Journal of Religion and Violence

Volume 4, Issue 3, 2016

Violence and Biblical Imagination

Ra‘anan Boustan, Kimberly Stratton
Pages 305-316

Children and Violence in Jewish and Christian Traditions

This introduction to the special section of the 4.3 issue on violence in the biblical imagination presents a brief overview of scholarship on the theme of children and violence in Jewish and Christian traditions before summarizing the four articles which follow. These four papers were originally presented at the annual meetings of the American Academy of Religion and the Society of Biblical Literature in Atlanta, November 2015. Scholarly literature on children and violence falls into two main clusters: child sacrifice and corporal punishment.

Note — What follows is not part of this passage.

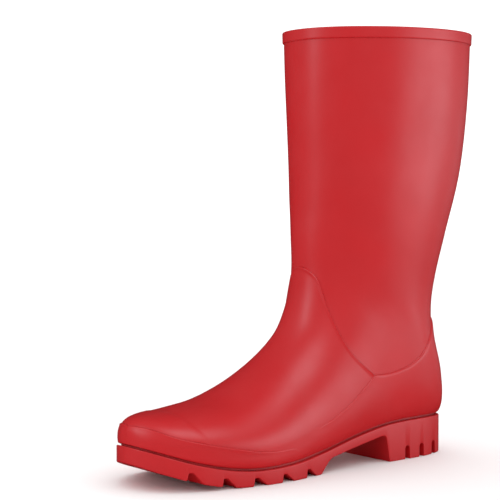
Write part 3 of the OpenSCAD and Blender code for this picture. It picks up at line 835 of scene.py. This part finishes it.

Using Sarah Iles Johnston’s response to the panel as a starting point, this introduction proposes that children “are good to think with.” Stories about children and violence carry weighty symbolic cargo: they demarcate the limits of civilization and define certain groups of people as Other; they signal social disruption and extraordinary crisis. Examples include: child sacrifice, parental cannibalism, child martyrdom, and corporal punishment. We conclude that scriptural accounts of divinely sanctioned violence always retain for their interpretative communities the potential to inspire and to legitimate newly emergent forms of violent speech and action.